Kiona Callihoo Ligtvoet (she/her) is a multidisciplinary artist practicing in amiskwaciwâskahikan on Treaty 6 Territory. She grew up West of the city near the hamlet of Calahoo where she lived with her relatives on scrip land. Her family lines are Cree and Métis descending from Michel First Nation, as well as Dutch and mixed European. 
Kiona works in painting, printmaking, and drawing, recollecting personal stories of grief and tenderness. Her practice uses a non-linear telling of her memories through narrative work as a form of diaristic archiving. It draws from feelings of loss and enfranchisement, but also from deep belly laughter, and a gentle fondness for where the histories between herself and her family overlap and disperse.
Working alongside other artists in initiatives of community care, Kiona co-organizes Making Space in partnership with Sanaa Humayun.
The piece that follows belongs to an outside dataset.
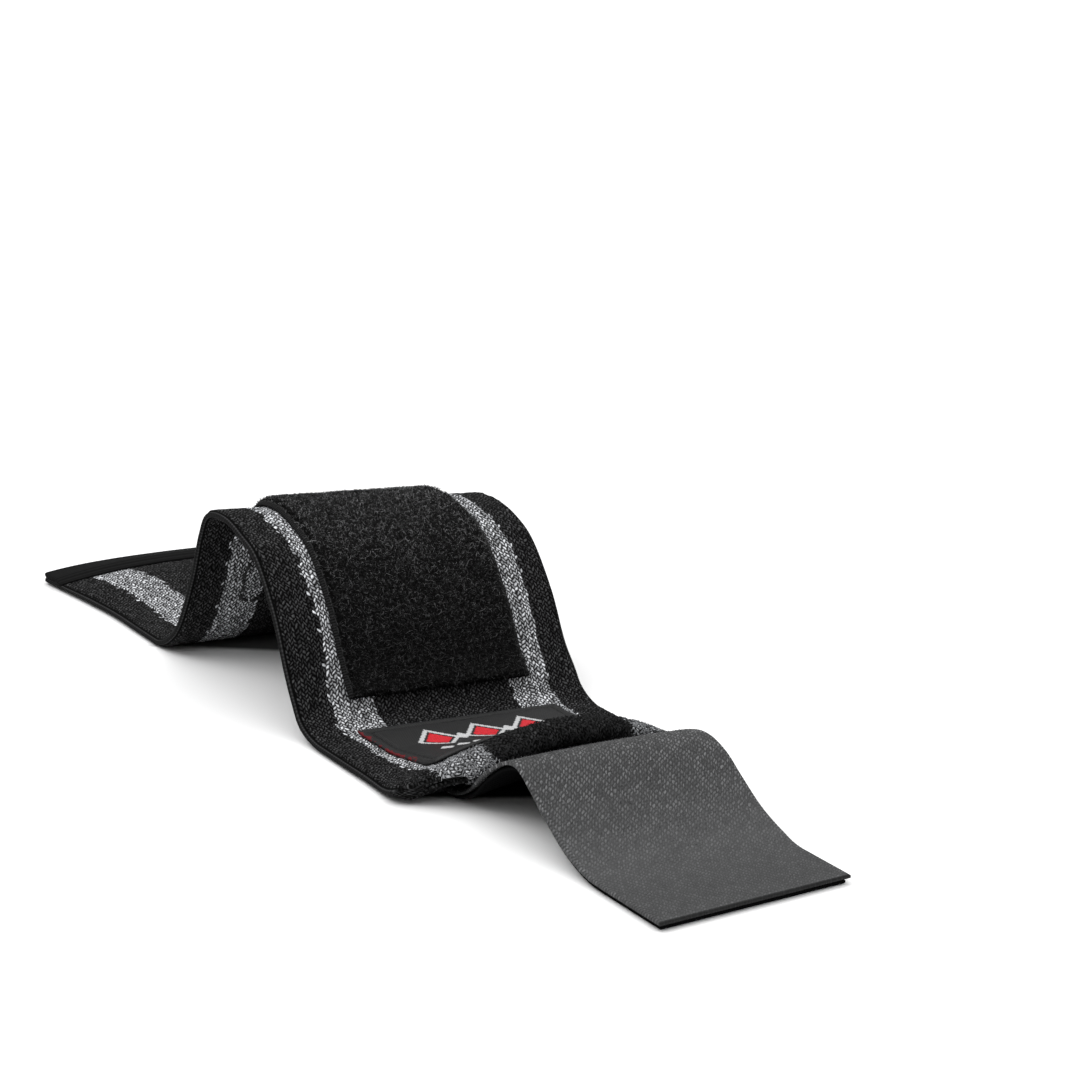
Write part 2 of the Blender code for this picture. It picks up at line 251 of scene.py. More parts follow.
class LayLine:
    """The middle layer of a cloth as it lies. place() maps lengths on the cloth to space."""

    def __init__(self, rows, rise, thick, half_width):
        self.half_width = half_width
        count = SAMPLES_PER_ROW * (len(rows) - 1)
        table = np.array([catmull_rom(rows, k / SAMPLES_PER_ROW) for k in range(count + 1)])
        x = table[:, 0] * LAY_LENGTH
        near = np.maximum(table[:, 1], 0) * rise + thick / 2
        far = np.maximum(table[:, 2], 0) * rise + thick / 2
        lift = np.maximum(table[:, 3], 0) * rise
        self.columns = (x, near, far, lift, table[:, 4] * STRAP_WIDTH, table[:, 5] * STRAP_WIDTH)
        steps = np.hypot(np.diff(x), np.diff((near + far) / 2 + lift))
        self.lengths = np.concatenate(([0.0], np.cumsum(steps)))
        self.length = float(self.lengths[-1])

    def column(self, k, s):
        """Column k at s, carried on in a straight line past both ends."""
        values, lengths = self.columns[k], self.lengths
        start = (values[1] - values[0]) / (lengths[1] - lengths[0])
        end = (values[-1] - values[-2]) / (lengths[-1] - lengths[-2])
        inside = np.interp(s, lengths, values)
        return inside + np.minimum(s, 0) * start + np.maximum(s - lengths[-1], 0) * end

    def base(self, s, v):
        x, near, far, lift, lag, sway = (self.column(k, s) for k in range(6))
        side = v / self.half_width(s)
        across = 0.5 * (1 + side)
        z = near + (far - near) * across + lift * (1 - side * side)
        return np.stack((x + lag * across, v + sway, z), axis=-1) + LAY_START

    def place(self, s, v, off):
        s, v, off = np.broadcast_arrays(s, v, off)
        ahead = self.base(s + NORMAL_STEP, v) - self.base(s - NORMAL_STEP, v)
        across = self.base(s, v + NORMAL_STEP) - self.base(s, v - NORMAL_STEP)
        normal = np.cross(ahead, across)
        normal /= np.linalg.norm(normal, axis=-1, keepdims=True)
        return self.base(s, v) + normal * off[..., None]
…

She likes visiting her moshom on the farm, and gossiping with her mom, relatives, and friends on the prairies.

Sanaa Humayun (she/her) an artist, writer, & curator, living and working in Hamilton, ON. Her practice thinks about non-narrative story telling, secret keeping, and play and joy as acts of resistance. She primarily works in textile and paint, and is an avid weaver. Her curatorial practice considers how curatorial frameworks can be reconsidered to prioritise care and reciprocity. She is passionate about fostering community, through means of food, laughter, and an unapologetic love of gossip. 
Along with Kiona Callihoo Ligtvoet, Sanaa co-organizes Making Space – a peer mentorship group for early-career BIPOC artists. She likes to laugh a little too loudly with her friends in public places.